The process is designed to be extremely personal, probing and intentionally long. It starts with a benign questionnaire on their website. CFA receives ten of thousands applications each year and have a relatively small staff to review them. Add to that the many internal applicants gunning for leadership positions. Any blemish on that initial application, and you won't get a call. At every step in this process, the recruiting team selects a subset of applicants to make it to the next step, and they validate as a team your previous answers (from the interview you had a few weeks or months before) and determine a rank. The only formula to succeed is to make yourself vulnerable putting it all on the table.
You will then get an invite for a web chat in which you meet with one of their recruiters. Most of the probing questions here are geared towards determining your position on Leadership. Leadership and management are not the same thing and CFA wants to promote leaders, not managers. Speaking of servant leadership and how you apply these into your every day position gets you through this initial step. Of course, if you fail to have any of the fundamental qualities of a leader or have no history in business management, dealing with people or resolving conflict, it will be unlikely that you'll proceed to the next round.
After this, you'll be invited for an in-person interview (at your expense) on premises, or nearby to their HQs near ATL. Here you'll meet with other members of the recruiting team that will start drilling down on your character, makeup, drives, strengths, weaknesses and aspirations. Make sure you can answer the basic question: Why do you want to fry chicken for a living? They also want to ensure you fit their perfect view of a restaurant operator...remember, they can be very selective. When I went through this step, they were looking to open just a few hundred restaurants in the coming year. The mathematical odds favor CFA, not the applicant.
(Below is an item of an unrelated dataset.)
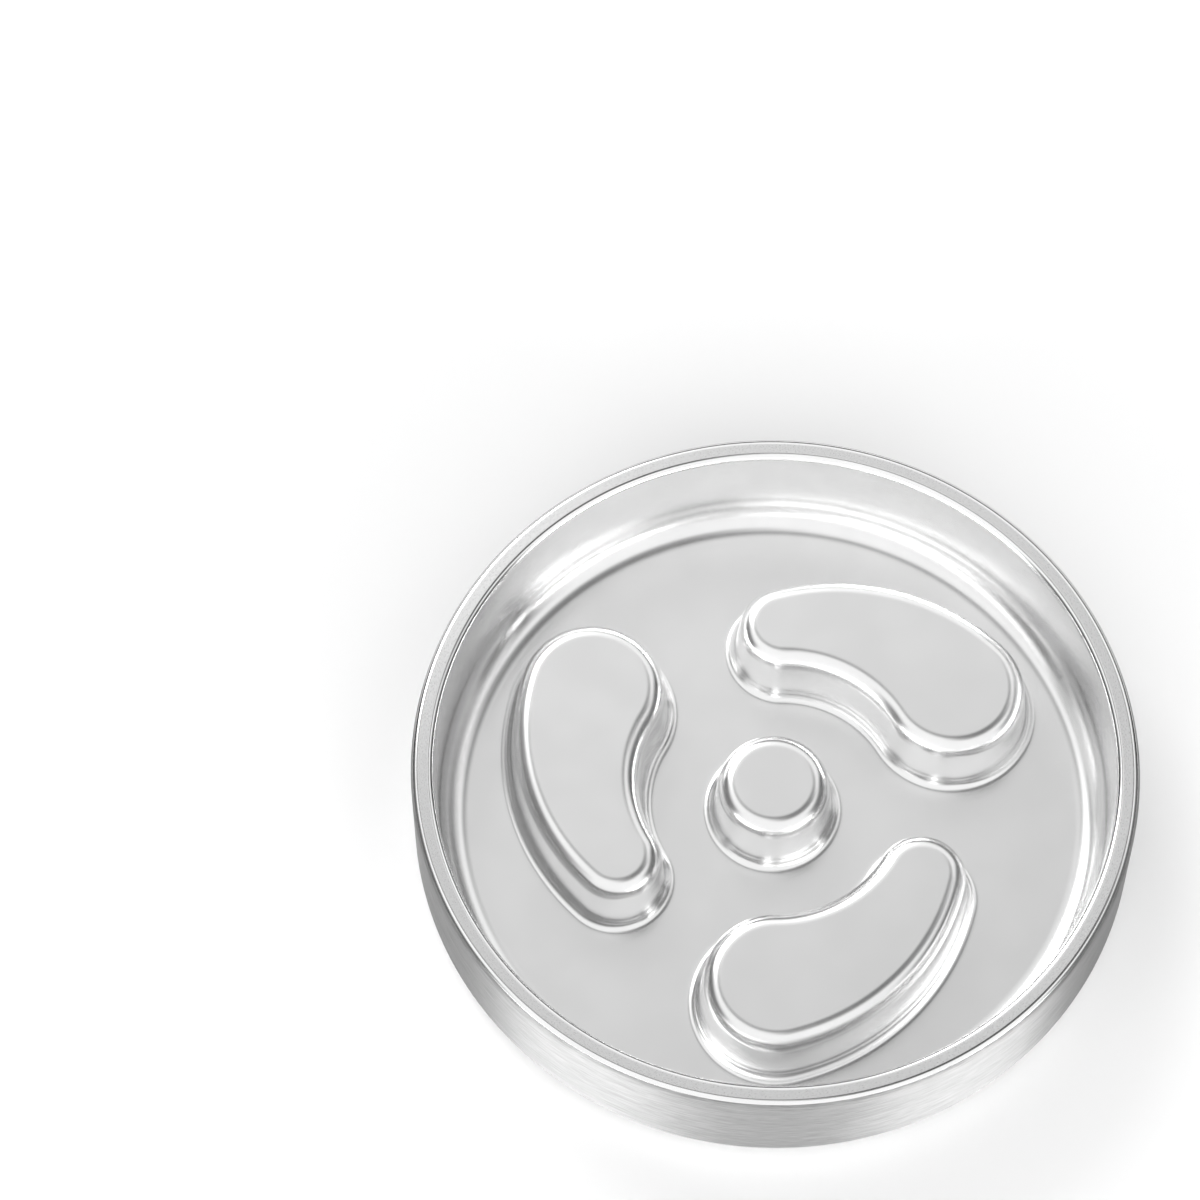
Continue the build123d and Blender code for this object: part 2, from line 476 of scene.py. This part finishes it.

Once through this step, you visit their HQ, take the tour and meet the rest of the recruiting staff (if you haven't already). This is where the "getting to know you" phase ends and the real competition for the few restaurant-opening-available-slots begins. At this point, they know you can run a restaurant. After all, you've proven through the previous steps to possess the leadership and business acumen required. So, it's the differentiators that they're after in this step. Will you be a good fit with their business consultants? Will you uphold the CFA way? Are you ready for the CFA lifestyle? The recruiting team is looking to find a match to any of the available stores, and if you make it through this step the questions become more direct and guided towards that specific opportunity (as you would be meeting with the actual team that would support you as an operator). During this time they will also set time to talk to your references.
Overall, the biggest negative with the process is the communication from the recruiting team. They will call/reach out, you'll have a conversation, and they'll go dark - sometimes for a few months. For a company that has leadership as its cornerstone, they have a lot of room to improve in this area. At every point in the process, they'll will remind you that they will not tell you the reasons if you're not selected for the next step/round, and they only send a "dear John" when it happens. My advice to CFA is that after a year (or more) of getting to know an applicant and having him/her spend lots of emotional capital on CFA, an impersonal form letter informing them you've decided to pursue other applicants is contrary to every leadership quality you pursue.